• Stated exercise:
Copy every line, exactly and only, from the line containing "Reconstruct the object" to the line containing "neighbouring pieces, mm", both lines included.

■ ■ ■

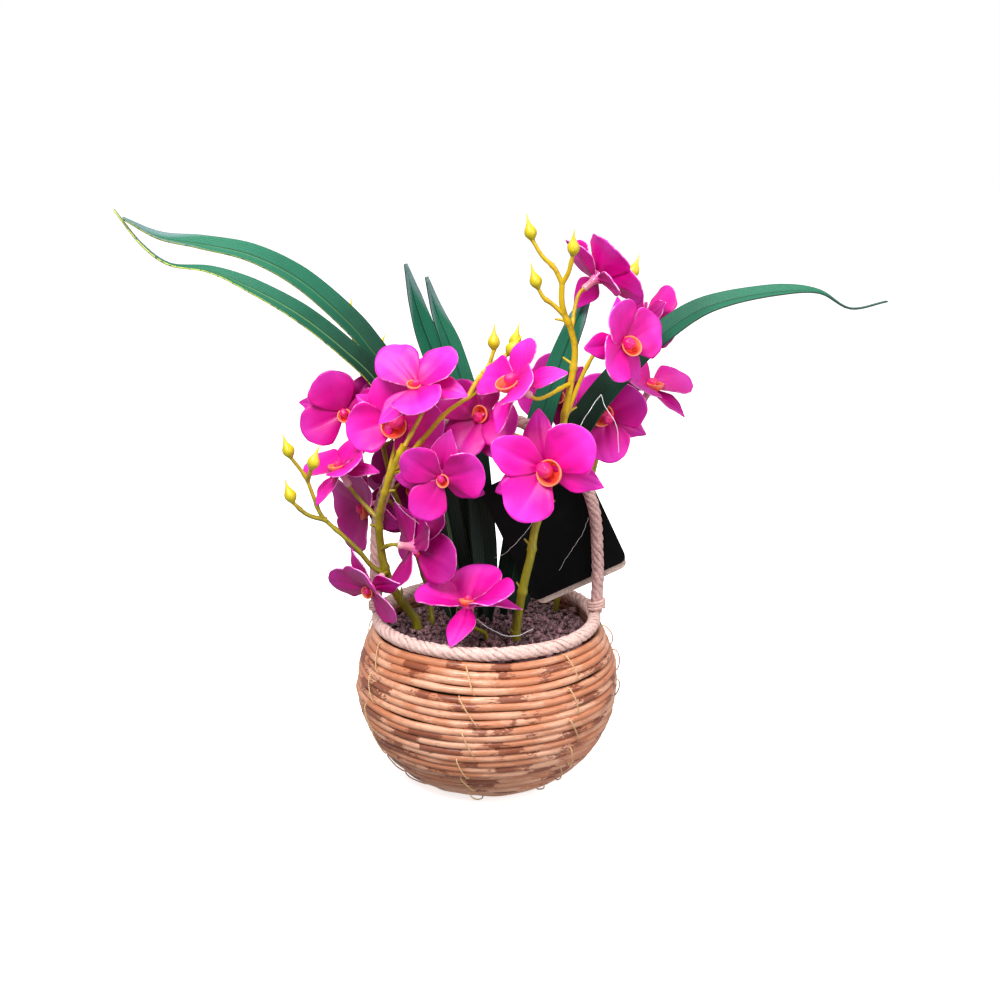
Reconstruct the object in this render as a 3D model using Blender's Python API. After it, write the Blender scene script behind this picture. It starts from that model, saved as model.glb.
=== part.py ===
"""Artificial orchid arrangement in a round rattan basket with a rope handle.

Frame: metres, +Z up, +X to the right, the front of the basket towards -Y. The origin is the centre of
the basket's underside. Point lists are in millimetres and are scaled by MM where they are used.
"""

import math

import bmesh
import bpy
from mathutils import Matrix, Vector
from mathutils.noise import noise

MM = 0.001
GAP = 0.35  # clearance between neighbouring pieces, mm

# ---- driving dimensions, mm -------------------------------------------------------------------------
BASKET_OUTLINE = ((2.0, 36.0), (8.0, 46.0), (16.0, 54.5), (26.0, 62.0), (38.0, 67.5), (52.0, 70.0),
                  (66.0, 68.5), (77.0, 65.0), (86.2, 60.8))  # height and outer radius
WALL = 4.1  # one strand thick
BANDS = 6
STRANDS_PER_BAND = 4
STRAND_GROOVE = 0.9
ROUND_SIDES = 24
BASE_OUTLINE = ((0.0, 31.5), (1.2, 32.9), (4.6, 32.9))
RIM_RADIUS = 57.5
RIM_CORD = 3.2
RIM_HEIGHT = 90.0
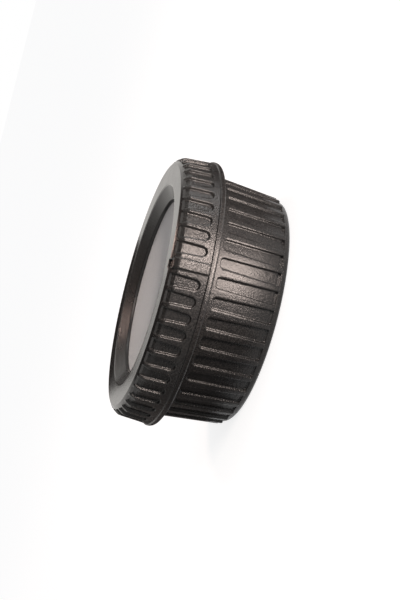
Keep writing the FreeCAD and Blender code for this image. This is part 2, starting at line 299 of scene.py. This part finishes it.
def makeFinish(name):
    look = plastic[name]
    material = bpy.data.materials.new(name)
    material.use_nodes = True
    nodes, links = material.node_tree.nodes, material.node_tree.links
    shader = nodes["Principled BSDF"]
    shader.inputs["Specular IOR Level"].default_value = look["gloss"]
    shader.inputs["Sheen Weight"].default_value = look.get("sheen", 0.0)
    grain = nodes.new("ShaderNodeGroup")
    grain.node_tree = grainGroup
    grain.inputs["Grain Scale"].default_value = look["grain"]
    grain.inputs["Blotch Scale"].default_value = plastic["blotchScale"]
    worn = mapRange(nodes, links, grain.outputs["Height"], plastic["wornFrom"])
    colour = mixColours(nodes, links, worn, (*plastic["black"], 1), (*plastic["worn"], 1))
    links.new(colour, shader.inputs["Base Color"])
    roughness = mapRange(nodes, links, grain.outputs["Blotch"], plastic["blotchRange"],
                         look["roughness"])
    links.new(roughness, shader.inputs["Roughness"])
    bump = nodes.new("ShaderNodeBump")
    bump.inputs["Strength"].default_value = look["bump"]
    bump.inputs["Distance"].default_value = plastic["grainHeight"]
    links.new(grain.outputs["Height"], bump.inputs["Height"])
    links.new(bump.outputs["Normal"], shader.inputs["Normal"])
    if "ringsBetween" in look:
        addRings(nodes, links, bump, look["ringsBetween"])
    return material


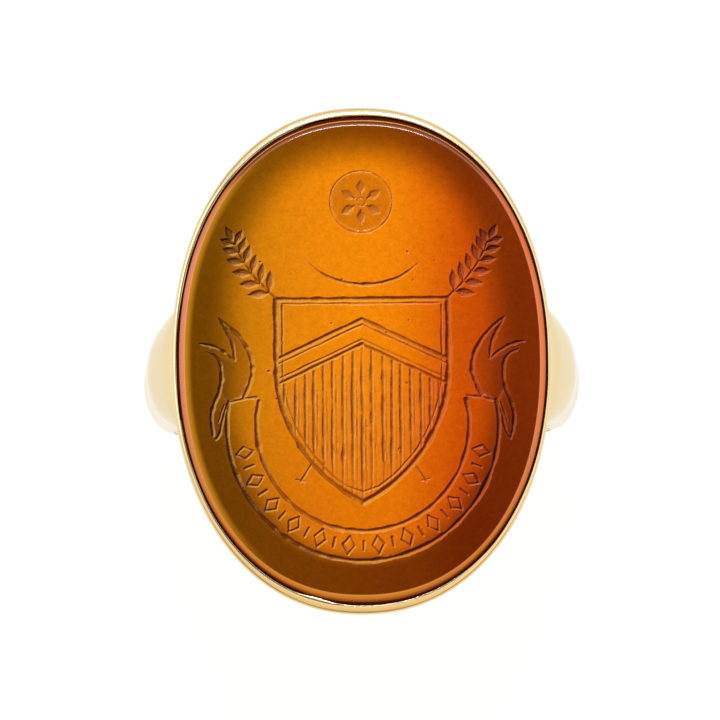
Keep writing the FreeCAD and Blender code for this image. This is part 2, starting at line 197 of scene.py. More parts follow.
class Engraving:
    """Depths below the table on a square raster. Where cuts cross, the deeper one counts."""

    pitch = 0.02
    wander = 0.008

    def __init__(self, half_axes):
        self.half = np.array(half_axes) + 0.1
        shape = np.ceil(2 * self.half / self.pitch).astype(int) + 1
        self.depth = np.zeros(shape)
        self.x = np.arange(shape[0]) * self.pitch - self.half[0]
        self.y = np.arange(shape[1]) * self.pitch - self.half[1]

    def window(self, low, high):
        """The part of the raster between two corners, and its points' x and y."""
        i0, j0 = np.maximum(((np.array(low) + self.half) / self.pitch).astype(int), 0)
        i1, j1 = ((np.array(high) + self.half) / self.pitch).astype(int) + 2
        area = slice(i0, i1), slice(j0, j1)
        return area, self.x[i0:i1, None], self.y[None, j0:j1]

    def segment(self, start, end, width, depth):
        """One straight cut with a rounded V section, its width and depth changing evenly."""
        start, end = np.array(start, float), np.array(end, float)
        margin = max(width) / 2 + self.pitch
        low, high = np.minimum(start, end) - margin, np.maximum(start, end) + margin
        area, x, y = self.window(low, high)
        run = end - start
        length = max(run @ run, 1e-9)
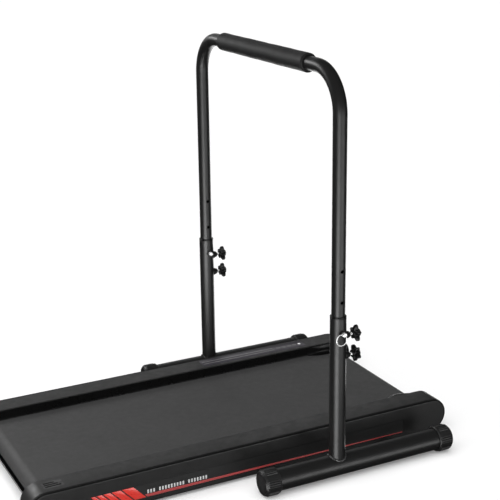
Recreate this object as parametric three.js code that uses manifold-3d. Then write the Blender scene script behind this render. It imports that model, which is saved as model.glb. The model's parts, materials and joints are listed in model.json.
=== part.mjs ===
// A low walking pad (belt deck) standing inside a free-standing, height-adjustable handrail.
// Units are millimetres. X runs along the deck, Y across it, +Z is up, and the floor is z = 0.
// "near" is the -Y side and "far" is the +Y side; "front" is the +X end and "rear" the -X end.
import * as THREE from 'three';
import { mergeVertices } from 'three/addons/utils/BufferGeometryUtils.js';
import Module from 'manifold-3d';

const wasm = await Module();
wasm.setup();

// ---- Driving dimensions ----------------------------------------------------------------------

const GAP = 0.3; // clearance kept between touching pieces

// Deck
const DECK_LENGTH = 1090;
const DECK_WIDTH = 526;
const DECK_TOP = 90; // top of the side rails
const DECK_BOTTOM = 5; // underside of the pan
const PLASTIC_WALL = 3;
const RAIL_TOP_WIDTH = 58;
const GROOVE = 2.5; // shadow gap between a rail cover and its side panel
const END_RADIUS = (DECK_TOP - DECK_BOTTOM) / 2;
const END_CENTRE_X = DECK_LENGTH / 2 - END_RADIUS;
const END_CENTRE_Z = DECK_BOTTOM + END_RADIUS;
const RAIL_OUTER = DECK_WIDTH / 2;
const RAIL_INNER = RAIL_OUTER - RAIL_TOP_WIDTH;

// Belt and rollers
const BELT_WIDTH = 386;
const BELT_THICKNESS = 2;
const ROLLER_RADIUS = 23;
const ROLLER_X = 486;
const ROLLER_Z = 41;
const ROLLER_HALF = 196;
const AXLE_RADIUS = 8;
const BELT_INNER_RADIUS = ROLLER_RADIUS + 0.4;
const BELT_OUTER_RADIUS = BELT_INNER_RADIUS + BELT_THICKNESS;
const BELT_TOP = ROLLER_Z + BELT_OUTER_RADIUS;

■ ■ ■

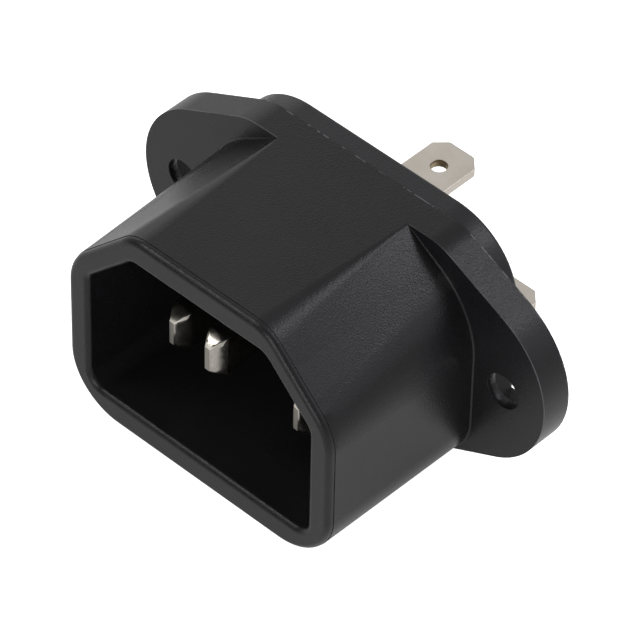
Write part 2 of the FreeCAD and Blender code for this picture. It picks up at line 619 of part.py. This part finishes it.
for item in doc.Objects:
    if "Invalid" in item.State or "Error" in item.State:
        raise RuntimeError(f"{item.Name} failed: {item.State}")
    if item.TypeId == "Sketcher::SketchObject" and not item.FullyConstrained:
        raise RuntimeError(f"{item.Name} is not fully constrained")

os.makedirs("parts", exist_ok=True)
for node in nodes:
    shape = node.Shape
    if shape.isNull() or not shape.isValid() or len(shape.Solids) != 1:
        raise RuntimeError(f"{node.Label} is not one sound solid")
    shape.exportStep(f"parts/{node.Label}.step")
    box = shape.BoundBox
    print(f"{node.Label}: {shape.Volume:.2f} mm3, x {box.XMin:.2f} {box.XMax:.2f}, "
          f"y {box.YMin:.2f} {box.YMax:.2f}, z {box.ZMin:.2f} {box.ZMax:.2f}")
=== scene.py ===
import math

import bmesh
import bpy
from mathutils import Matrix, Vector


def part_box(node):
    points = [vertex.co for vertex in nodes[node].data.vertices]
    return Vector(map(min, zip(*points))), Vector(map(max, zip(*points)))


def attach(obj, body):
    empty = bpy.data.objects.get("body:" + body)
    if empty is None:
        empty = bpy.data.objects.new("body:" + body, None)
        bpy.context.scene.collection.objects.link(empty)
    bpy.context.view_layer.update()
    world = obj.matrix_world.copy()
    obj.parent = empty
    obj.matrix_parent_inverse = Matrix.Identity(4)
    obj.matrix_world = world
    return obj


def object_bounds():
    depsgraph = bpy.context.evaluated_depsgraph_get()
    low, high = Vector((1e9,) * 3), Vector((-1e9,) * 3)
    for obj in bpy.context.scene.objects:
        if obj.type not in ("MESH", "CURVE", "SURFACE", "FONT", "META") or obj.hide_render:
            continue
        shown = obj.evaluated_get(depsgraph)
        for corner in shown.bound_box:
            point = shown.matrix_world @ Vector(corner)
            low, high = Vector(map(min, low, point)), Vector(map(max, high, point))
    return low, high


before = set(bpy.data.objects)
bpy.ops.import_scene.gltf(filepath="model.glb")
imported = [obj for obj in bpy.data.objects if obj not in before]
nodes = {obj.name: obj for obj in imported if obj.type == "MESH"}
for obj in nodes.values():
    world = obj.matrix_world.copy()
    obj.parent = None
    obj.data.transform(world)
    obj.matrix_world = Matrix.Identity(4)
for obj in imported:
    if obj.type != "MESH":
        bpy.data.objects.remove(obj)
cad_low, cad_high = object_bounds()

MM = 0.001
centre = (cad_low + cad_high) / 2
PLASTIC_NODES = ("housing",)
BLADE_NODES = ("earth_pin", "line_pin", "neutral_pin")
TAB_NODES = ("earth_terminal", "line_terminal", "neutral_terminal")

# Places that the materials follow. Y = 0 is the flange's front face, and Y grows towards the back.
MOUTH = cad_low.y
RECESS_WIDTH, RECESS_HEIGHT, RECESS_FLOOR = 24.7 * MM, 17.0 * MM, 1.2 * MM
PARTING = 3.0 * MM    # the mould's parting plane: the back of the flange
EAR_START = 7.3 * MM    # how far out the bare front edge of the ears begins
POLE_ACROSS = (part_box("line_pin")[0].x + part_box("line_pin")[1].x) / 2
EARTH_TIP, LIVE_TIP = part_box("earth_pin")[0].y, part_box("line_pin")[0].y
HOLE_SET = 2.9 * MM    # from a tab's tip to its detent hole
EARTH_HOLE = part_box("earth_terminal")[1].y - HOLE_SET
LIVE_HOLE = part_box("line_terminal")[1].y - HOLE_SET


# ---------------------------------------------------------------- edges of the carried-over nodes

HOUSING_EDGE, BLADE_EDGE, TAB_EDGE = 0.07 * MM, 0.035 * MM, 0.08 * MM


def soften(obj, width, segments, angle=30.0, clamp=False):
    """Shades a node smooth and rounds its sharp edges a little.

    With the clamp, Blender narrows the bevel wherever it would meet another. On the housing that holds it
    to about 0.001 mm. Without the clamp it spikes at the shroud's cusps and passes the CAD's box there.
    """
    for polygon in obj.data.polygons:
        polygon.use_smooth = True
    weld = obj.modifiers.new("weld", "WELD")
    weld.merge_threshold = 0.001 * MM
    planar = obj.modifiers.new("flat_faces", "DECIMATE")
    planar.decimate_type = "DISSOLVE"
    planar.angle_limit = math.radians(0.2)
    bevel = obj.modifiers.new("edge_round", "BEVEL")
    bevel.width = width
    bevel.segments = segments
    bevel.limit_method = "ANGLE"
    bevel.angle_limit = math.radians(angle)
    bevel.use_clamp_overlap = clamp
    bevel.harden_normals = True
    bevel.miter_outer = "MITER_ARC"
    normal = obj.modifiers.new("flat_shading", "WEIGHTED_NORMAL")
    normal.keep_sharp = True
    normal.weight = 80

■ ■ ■

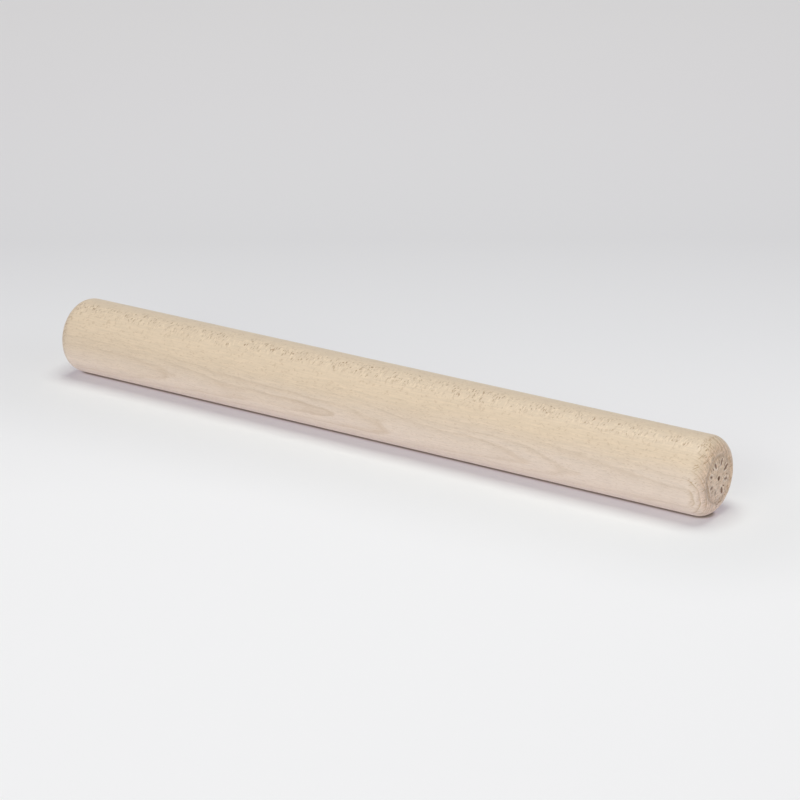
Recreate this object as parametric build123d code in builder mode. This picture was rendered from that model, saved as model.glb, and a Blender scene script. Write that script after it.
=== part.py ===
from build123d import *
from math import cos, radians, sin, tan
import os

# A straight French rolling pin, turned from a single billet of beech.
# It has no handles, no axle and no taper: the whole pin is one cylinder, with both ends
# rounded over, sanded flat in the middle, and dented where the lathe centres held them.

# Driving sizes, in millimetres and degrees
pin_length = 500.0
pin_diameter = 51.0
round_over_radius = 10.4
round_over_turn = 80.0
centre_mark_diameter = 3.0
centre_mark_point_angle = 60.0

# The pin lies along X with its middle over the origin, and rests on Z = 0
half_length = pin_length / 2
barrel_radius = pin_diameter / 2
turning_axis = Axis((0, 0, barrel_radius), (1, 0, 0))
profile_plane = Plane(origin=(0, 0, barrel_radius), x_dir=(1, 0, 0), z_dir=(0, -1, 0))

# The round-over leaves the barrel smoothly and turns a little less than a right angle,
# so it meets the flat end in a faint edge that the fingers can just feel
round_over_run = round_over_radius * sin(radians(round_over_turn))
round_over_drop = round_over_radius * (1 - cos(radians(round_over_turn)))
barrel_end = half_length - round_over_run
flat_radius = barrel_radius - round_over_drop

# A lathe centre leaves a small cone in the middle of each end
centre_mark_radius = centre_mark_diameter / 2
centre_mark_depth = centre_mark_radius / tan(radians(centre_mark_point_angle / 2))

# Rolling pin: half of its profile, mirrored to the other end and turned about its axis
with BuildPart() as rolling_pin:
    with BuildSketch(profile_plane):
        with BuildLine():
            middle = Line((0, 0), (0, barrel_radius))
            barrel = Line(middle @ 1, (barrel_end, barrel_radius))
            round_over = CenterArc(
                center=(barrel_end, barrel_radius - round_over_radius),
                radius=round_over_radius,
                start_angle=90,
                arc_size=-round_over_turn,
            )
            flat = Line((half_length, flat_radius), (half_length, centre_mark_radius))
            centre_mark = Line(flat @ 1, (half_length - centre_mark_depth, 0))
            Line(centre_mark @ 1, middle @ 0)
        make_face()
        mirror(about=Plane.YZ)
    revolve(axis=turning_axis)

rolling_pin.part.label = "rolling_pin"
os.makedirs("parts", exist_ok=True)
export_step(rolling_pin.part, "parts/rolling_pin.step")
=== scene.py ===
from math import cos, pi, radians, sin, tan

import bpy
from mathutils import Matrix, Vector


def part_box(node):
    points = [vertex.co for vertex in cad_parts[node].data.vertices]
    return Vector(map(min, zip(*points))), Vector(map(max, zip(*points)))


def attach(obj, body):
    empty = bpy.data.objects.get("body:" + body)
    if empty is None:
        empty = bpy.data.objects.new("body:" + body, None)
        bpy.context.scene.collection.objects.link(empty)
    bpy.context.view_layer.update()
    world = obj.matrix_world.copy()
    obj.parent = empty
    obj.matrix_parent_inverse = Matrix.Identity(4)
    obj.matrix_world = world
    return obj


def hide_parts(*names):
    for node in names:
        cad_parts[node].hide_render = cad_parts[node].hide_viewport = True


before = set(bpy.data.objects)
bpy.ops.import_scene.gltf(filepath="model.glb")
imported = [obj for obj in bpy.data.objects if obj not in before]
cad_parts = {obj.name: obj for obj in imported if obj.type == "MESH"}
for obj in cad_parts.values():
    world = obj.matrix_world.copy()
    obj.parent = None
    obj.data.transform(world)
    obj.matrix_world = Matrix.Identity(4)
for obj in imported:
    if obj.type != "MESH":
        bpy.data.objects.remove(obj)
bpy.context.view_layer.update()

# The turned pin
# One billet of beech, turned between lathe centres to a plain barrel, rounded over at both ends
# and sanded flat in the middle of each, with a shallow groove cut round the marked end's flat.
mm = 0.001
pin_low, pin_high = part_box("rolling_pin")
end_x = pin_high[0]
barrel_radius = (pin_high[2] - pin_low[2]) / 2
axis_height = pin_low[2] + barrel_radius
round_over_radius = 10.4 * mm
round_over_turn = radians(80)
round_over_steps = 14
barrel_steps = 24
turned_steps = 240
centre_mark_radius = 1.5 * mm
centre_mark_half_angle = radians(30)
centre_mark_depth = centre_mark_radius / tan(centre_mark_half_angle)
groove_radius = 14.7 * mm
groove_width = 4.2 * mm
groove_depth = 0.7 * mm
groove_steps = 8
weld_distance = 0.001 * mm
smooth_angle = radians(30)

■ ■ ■

• The reply:
Reconstruct the object in this render as a 3D model using Blender's Python API. After it, write the Blender scene script behind this picture. It starts from that model, saved as model.glb.
=== part.py ===
"""Artificial orchid arrangement in a round rattan basket with a rope handle.

Frame: metres, +Z up, +X to the right, the front of the basket towards -Y. The origin is the centre of
the basket's underside. Point lists are in millimetres and are scaled by MM where they are used.
"""

import math

import bmesh
import bpy
from mathutils import Matrix, Vector
from mathutils.noise import noise

MM = 0.001
GAP = 0.35  # clearance between neighbouring pieces, mm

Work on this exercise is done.